We should be asking the same questions about stealing from shops, which now costs retailers (or, rather, non-shoplifting customers) £2 billion a year. The thing that used to hold most people back from shoplifting was not fear of criminal sanction – few are caught, fewer detained and almost none prosecuted – so much as a feeling that it was unacceptable. That feeling, like so many things, was vitiated by the pandemic. At the same time, mass immigration dilutes the homogeneity on which high-trust societies depend.

When a nation’s character alters, the enforcement of its laws shifts before the laws themselves. In theory, we still have statutes against theft. In practice, the police are less interested in enforcing them than in going after people with unfashionable views.

It is unthinkable that someone like Lucy Connolly, jailed for an intemperate post, would be in prison had she nicked stuff from M&S – not even had she been caught a dozen times before. Coppers are ceasing to be citizens in uniform and becoming enforcers of state ideology. The task of protecting property thus falls to everyone else. It is in this way that we are most visibly becoming a low-trust society, reminiscent of the poorer parts of Latin America or Africa.

The rich are retreating into gated communities, hiring security firms, posting sentries (these are especially obvious outside synagogues, which have felt unprotected since anti-Israel protesters were allowed to behave menacingly at their doors while the police looked on). Walls are springing up – including a hideous new fence around Parliament.

In my native Lima, big houses had uniformed watchmen (Latin American Spanish is full of delicious English loanwords, and a security guard is known as a “guachimán”).

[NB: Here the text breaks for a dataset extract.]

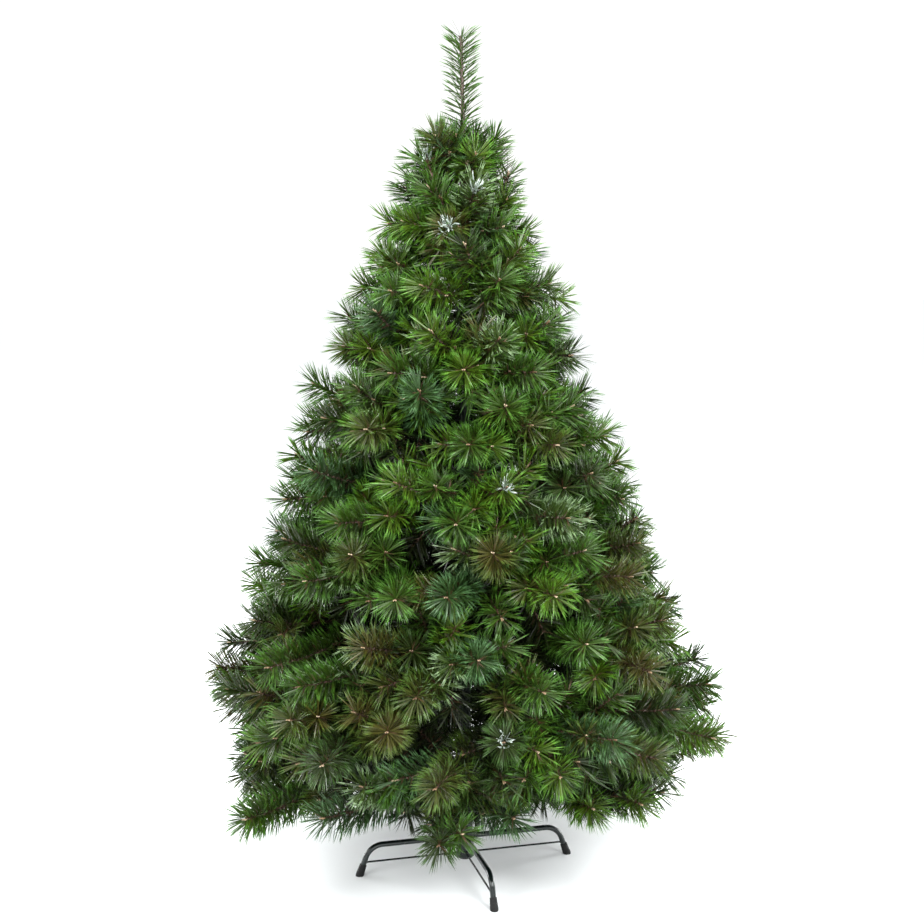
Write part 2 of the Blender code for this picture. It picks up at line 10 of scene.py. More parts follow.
import bpy
import numpy as np
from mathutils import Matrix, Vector


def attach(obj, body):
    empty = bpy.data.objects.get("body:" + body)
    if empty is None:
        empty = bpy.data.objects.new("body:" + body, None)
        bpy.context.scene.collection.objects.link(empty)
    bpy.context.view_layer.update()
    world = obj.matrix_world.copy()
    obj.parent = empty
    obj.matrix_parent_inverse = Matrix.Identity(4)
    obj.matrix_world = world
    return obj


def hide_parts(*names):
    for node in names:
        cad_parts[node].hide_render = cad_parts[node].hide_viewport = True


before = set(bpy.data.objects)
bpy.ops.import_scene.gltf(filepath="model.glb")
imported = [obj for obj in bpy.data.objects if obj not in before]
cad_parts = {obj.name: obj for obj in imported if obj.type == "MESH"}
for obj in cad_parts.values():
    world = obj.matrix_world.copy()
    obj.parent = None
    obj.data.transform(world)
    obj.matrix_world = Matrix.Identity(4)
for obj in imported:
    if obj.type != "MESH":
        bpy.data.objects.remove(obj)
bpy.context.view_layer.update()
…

How long before London goes the same way?

For those who cannot afford their own guachimanes, there is always do-it-yourself enforcement. A news item about a couple who traced their stolen Jaguar through its airtag and stole it back has unleashed an online flood of similar recollections. Always the same story: a car stolen, owners calling police to beg them to intercept it before the thieves found the airtag, the police sitting on their hands, the owners acting themselves.

Private citizens are plugging the gaps left by our crumbling state apparatus. A group of volunteers has been washing graffiti from Tube trains – prompting the extraordinary response that they should have left it to the experts as they might be using the wrong cleaning fluids.

Robert Jenrick, the tireless shadow justice secretary, spent a morning personally confronting fare dodgers, asking them on camera why they felt they should not pay like everyone else. The numpties at Transport for London, sensing that they were being shown up, complained that he had not sought their permission to film on their property.

I happen to believe that lots of things that are badly done by the state could be better done by private individuals. I don’t understand why the Government needs to own and operate London Underground, and there is a strand of libertarian thought that holds that most of the functions of the police should indeed be hived off to private firms.

But we are a million miles away from libertarianism. We have the highest taxes since the 1940s, we have more than tripled the national debt since the turn of the century and we are passing pettifogging laws on everything from the regulation of football to what employers must do to prevent their staff from overhearing the wrong things in the workplace.

It is in this sense that we are most authentically becoming like a developing nation. A Government that aspires to do things that are none of its business simultaneously fails in its core responsibilities – above all, in its duty to provide a functioning justice system that protects property.